The further development of the Working Committee Youth in Grünau is very unclear. After years of stability, the parallel network structure installed by the city administration seems to develop into a risk for the further existence of the original network due to diminishing resources while tasks grow in difficulty and complexity. The members feel forced to save time and energy for their core work. The administrative network is obligatory, so the time can only be saved in the voluntary, older network. A crucial decision seems to emerge on the horizon.

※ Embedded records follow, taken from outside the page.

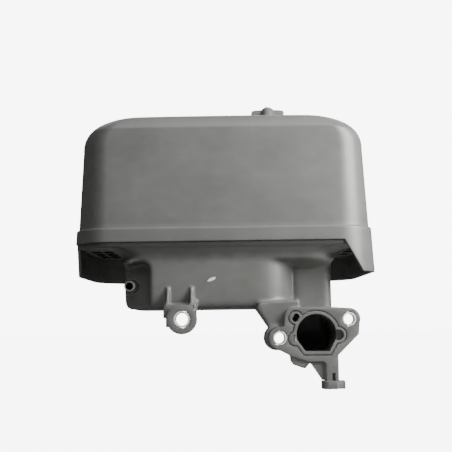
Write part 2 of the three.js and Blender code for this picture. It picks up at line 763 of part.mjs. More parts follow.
function elementSeal() {
  return ring(HOLE_R + 1.5, HOLE_R + SEAT_WIDE + 2, [SEAT_TOP + GAP, SEAT_TOP + GAP + SEAL_THICK]);
}

function endCap(bottom, inner, lipUp) {
  const top = bottom + CAP_THICK;
  const lip = lipUp ? top + CAP_LIP : bottom - CAP_LIP;
  const [near, far] = lipUp ? [bottom, top] : [top, bottom];
  const profile = [
    [inner, near],
    [CAP_R, near],
    [CAP_R, lip],
    [CAP_R - 1.2, lip],
    [CAP_R - 1.2, far],
    [inner, far],
  ];
  return turned(lipUp ? profile : profile.reverse());
}

function pleatedPaper() {
  const outer = CAP_R - 2;
  const inner = CORE_R + 2 * GAP + FOLD_THICK;
  const zigzag = (shrink) =>
    Array.from({ length: 2 * PLEATS }, (_, i) => {
      const radius = (i % 2 ? inner : outer) - shrink;
      const angle = (Math.PI * i) / PLEATS;
      return new THREE.Vector2(STUD_X + radius * Math.cos(angle), STUD_Y + radius * Math.sin(angle));
    });
  const band = new THREE.Shape(zigzag(0));
  band.holes.push(new THREE.Path(zigzag(FOLD_THICK).reverse()));
  return prismZ(band, paperZ);
}

function coreTube() {
  const tube = ring(CORE_R - CORE_WALL, CORE_R, paperZ, 30);
  const windows = [];
  const [columns, rows, margin] = [6, 2, 6];
  const pitch = (paperZ[1] - paperZ[0] - margin) / rows;
  for (let column = 0; column < columns; column += 1) {
    for (let row = 0; row < rows; row += 1) {
      const low = paperZ[0] + margin + row * pitch;
      const pane = new THREE.BoxGeometry(12, 14, pitch - margin);
      pane.translate(CORE_R, 0, low + (pitch - margin) / 2).rotateZ((2 * Math.PI * column) / columns);
      windows.push(solid(pane.translate(STUD_X, STUD_Y, 0)));
    }
  }
  return cut(tube, windows);
}

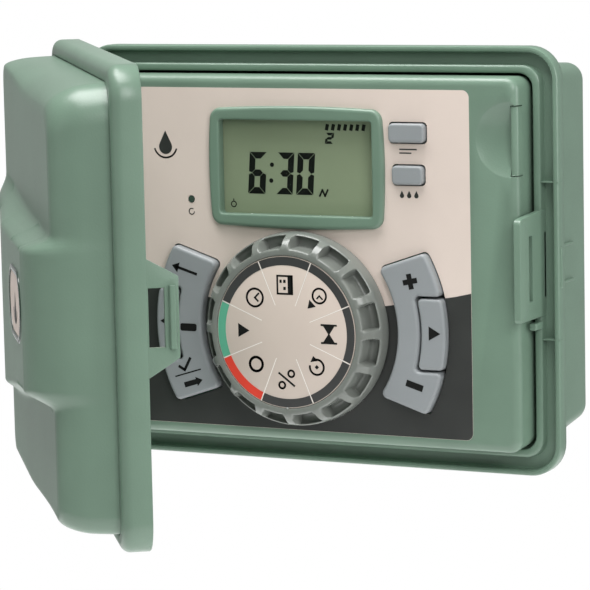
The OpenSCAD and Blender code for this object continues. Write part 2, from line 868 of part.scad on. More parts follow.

The network appears rather traditional but very effective. The efforts can be combined quickly to work with specific teenagers and groups causing public attention. Institutions bring together knowledge and resources to work preventively and on urgent cases. The mode of exchange also has traditional form: meetings, trainings, exchange. The stability of the network has its roots in both the longevity of personal engagement and in leadership qualities. It profits form state programmes but is not dependent on them. Nevertheless, the network is vulnerable by long-term, incremental cuts in budgets. The (rather innovative) shift in planning structures of administrative youth work towards area-based networks might turn out to create a tipping point in work overload that endangers the existence of the network more than anything previously.